◆ Exercise directions: Starting with the first line and ending with the line that holds "percolator, six-cup size.", repeat the material exactly.

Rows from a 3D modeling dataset
──────────────────────────────

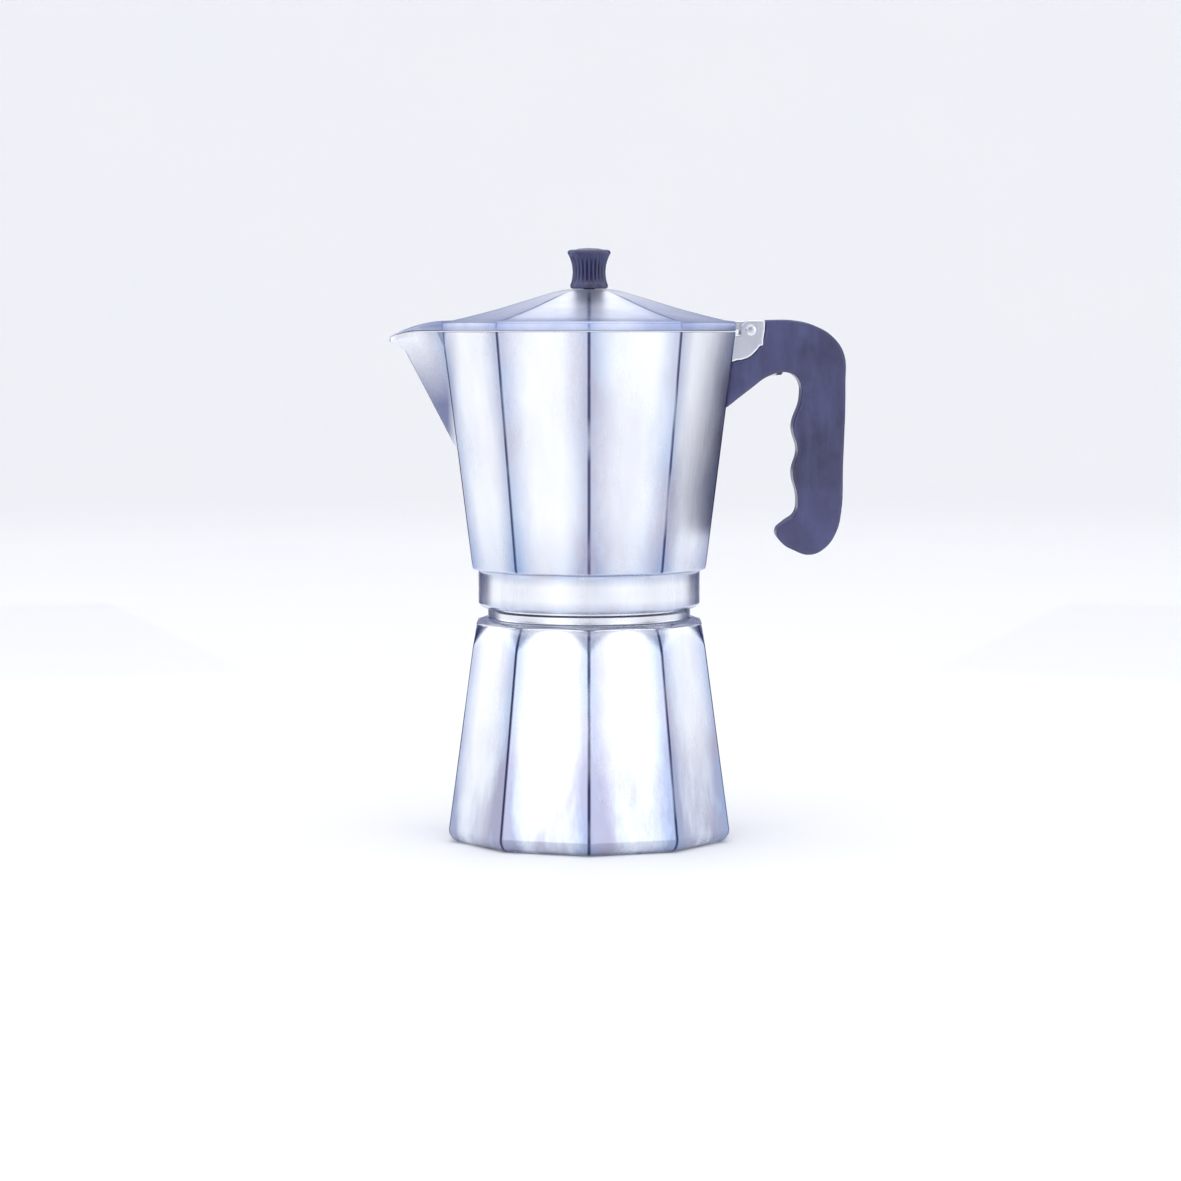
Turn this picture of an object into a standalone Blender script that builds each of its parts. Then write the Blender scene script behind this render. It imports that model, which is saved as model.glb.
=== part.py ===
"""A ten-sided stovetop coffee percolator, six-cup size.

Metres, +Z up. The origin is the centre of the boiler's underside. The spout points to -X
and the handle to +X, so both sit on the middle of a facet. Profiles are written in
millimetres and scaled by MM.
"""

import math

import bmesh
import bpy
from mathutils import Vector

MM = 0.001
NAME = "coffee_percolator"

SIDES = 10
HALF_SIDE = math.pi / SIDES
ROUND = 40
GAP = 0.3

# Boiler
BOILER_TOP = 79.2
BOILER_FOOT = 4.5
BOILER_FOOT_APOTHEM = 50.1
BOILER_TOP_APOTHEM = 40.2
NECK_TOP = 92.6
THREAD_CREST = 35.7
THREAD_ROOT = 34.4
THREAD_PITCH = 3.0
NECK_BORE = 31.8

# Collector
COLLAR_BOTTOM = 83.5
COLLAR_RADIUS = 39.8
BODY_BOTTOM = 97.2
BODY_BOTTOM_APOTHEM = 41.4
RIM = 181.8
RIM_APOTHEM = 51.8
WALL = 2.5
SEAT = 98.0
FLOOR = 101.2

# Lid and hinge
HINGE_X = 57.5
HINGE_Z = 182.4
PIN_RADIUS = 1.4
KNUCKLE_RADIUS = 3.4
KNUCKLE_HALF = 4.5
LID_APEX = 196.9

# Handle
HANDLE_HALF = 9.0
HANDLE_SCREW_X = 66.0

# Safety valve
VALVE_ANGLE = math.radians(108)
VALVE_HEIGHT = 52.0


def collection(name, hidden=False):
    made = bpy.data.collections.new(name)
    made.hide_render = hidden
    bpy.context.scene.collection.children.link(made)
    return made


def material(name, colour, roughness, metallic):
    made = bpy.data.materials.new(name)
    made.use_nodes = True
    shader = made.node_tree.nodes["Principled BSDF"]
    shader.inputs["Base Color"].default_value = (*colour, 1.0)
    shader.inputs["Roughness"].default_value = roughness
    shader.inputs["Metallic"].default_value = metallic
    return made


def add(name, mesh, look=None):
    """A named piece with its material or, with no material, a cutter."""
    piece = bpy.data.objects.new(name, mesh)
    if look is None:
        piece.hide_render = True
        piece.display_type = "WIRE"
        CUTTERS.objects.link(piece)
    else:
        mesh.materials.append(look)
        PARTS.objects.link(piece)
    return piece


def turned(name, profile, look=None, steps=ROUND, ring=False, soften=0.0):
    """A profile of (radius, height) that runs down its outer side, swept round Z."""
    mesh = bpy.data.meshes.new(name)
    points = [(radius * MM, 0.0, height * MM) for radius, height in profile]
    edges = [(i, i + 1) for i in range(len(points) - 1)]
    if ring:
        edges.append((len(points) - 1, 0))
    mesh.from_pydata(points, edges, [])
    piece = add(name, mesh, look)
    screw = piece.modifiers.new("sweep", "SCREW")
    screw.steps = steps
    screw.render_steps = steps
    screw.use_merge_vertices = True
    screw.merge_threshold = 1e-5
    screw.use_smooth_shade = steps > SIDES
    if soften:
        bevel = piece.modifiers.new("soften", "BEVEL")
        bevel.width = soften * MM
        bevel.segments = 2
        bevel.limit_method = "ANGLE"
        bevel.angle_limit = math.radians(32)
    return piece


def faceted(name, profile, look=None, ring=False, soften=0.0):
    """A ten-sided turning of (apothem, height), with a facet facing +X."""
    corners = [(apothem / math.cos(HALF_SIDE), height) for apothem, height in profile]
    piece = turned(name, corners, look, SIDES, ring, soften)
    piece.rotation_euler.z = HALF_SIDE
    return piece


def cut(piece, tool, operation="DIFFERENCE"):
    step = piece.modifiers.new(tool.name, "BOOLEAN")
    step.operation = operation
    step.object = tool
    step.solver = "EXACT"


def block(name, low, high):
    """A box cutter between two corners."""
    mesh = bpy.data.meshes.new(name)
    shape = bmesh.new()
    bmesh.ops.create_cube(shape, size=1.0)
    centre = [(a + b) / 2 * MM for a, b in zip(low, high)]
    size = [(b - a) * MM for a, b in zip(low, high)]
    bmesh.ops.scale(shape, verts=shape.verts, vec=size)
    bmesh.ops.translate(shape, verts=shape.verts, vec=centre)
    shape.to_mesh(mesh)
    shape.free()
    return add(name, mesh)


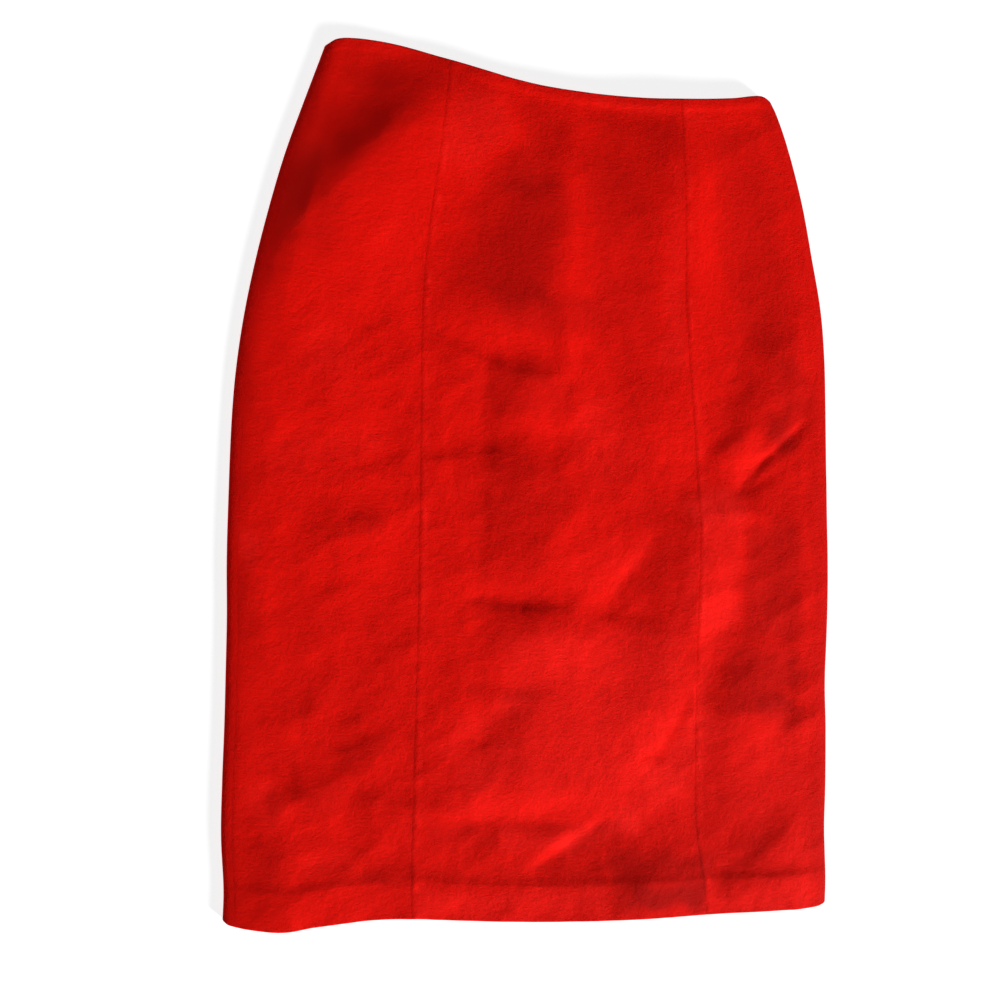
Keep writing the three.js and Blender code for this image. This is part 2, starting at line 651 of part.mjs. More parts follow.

──────────────────────────────

◆ Solution to the problem:
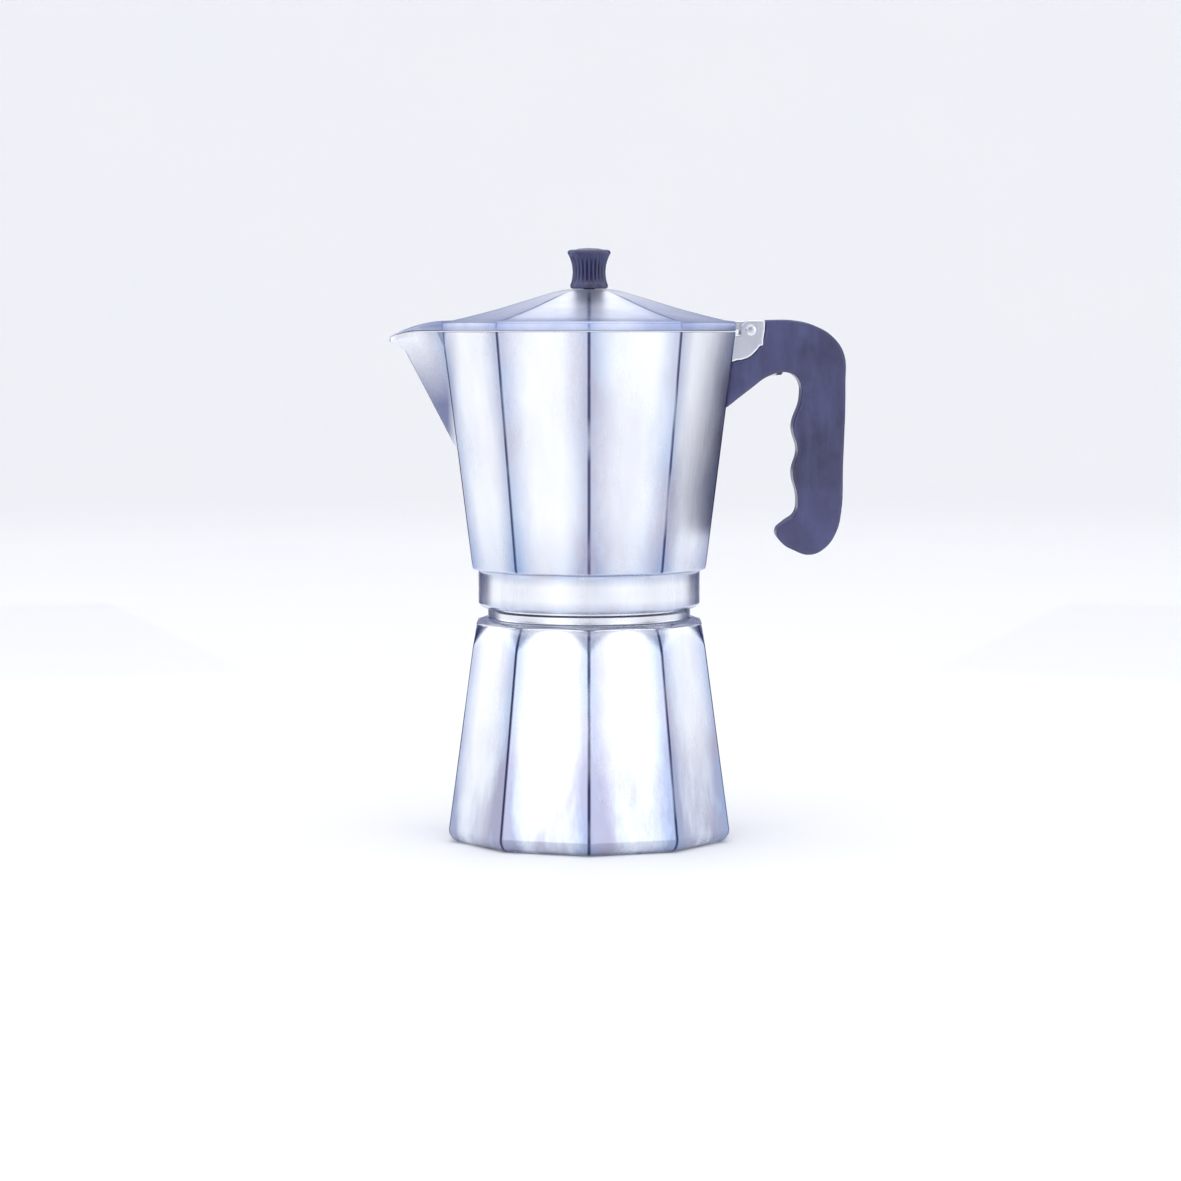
Turn this picture of an object into a standalone Blender script that builds each of its parts. Then write the Blender scene script behind this render. It imports that model, which is saved as model.glb.
=== part.py ===
"""A ten-sided stovetop coffee percolator, six-cup size.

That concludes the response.